Did you want me to look at this:
https://issues.apache.org/jira/browse/JENA-1084 ?
That would be great.
I was thinking that
I should be able to reuse the current TripleStore/TripleBunch
machinery underneath the TripleTable and QuadTable interfaces, or
possibly just try a very simple ConcurrentHashMap setup.
Personally, I would not use TripleBunch for such a dataset
implementation as first choice.
(1) It keeps the Triples around whereas your approach is to keep indexes
of the Nodes, ordered, and recreate Quads/Triples on the fly.
For a general framework, and modern CPUs, creating objects seems better
nowadays. A good place for an experiment.

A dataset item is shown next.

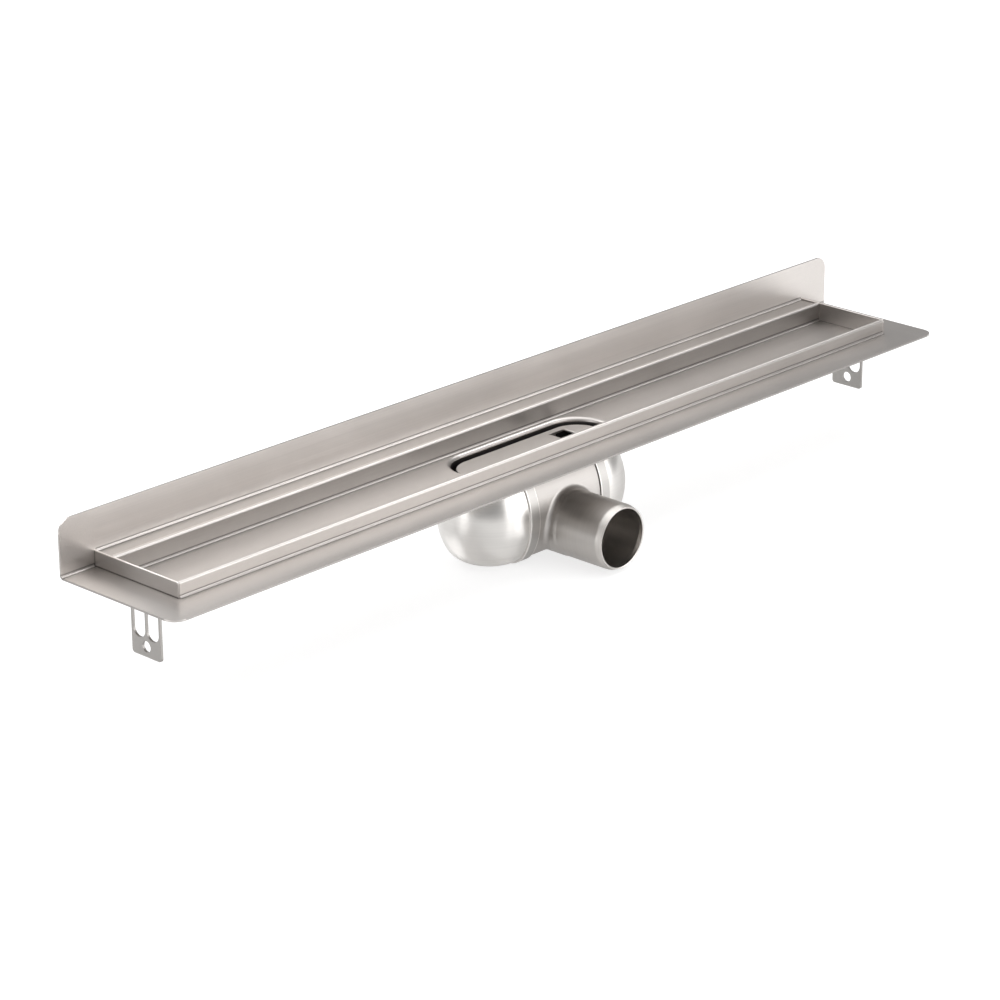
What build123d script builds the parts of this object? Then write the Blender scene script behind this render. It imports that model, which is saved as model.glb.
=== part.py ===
from build123d import *
import math
import os

# Linear shower channel with a water trap under its middle and an outlet spigot to the front.
# X runs along the channel, -Y points to the front, Z is up, all in millimetres.
# The origin is under the middle of the trap, on the plane that its bands stand on.

os.makedirs("parts", exist_ok=True)

# Channel sheet
sheet = 1.5
channel_length = 800.0
trough_width = 65.4
trough_depth = 15.9
rim_fold_gap = 1.0
rim_rise = 12.2
ledge_width = 16.3
ledge_drop = 1.2
wall_flange_rise = 43.4
front_flange_width = 30.7
flange_height = 84.4
fold_radius = 1.5
rim_edge_radius = 1.9
rim_step_radius = 0.7
rim_inside_radius = 0.4

# Ends of the channel
end_flange_width = 31.0
end_plate_thickness = 1.5
end_plate_edge_radius = 0.5
flange_corner_radius = 11.0

# Opening in the trough floor
opening_length = 160.0
opening_width = 54.0
collar_radius = 3.0
collar_depth = 7.0

# Trap body
trap_sheet = 1.5
trap_half_width = 41.2
trap_height = 65.6
trap_waist_height = 37.5
trap_side_radius = 55.0
trap_corner_radius = 22.4
bowl_axis = 48.7
neck_straight = 4.0
weld_clearance = 0.1

# Bands round the trap
band_width = 11.0
band_proud = 1.2
band_middle = 40.5
band_edge_radius = 0.7

# Outlet
outlet_diameter = 53.0
outlet_wall = 1.5
outlet_lift = 0.9
outlet_reach = 95.7
outlet_collar_length = 4.2
outlet_collar_fillet = 3.6
outlet_collar_proud = 0.4
outlet_root = 1.6
outlet_taper = 3.0
mouth_length = 4.8
mouth_depth = 1.7
mouth_bend_radius = 8.0
mouth_lip_radius = 0.4

# Lift-out insert
cover_gap = 4.5
cover_drop = 4.0
cover_thickness = 1.5
cover_edge_radius = 1.0
skirt_inset = 3.0
skirt_thickness = 1.0
skirt_lift = 6.5
leg_width = 8.0
leg_inset = 16.5
grip_inset = 20.0
grip_ramp = 22.0
grip_width = 31.0
grip_depth = 9.0
grip_cup_wall = 0.8
grip_cup_undercut = 5.0
grip_cup_radius = 3.0
grip_roll_radius = 1.1
port_length = 44.0
port_height = 9.0
port_drop = 8.0
gasket_thickness = 3.0
gasket_width = 3.0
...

(2) "dataset general" is (or should be) in effect using
TripleStore/TripleBunch because it autocreates memory graphs. Of
course, it has to loop for some GRAPH operations and union default graph
needs a set-uniqueness temporary.
A really good thing to learn from JENA-1084 is the cost of the
persistent datastructures. Same framework, different index maps gives
the most realistic results, using TripleBunch is covered by "dataset
general".
One nice part of TripleBunch is the switch from small lists to maps as
size grows. (The comments in some places are wrong - they say it
switches at 4 but the impl is switch at 9 :-)
Do you think that there is an equivalent idea in TxnMem? My guess is
that the answer is "no" because the base maps aren't hash maps which is
the space overhead cost that small lists is trying to avoid.
Digressing ...
In terms of simplification, an eye on swapping (in the far future) to
graphs being a special datasets (with transactions!) i.e. just the
default graph is an interesting possibility to create a smaller codebase.
That's my current best guess for unifying transactions but there are
various precursors.
But the immediate thing I'm getting round to is finishing the TxnMem
work yet - Fuseki integration is missing and something that needs user
testing well before a release.
And some time on the Fuseki caching.
Random thought: Fuseki is the way to test various impls - we could build
a kit (low threshold to use) and ask people to report figures for
different environments.
Andy
--- A. Soroka The University of Virginia Library
On Dec 31, 2015, at 7:23 AM, Andy Seaborne <[email protected]>
wrote:
Adam,
I had a go at mapping arguments, all driven by one single
TupleMap.
https://gist.github.com/afs/73f3b118726f1625cb33
Andy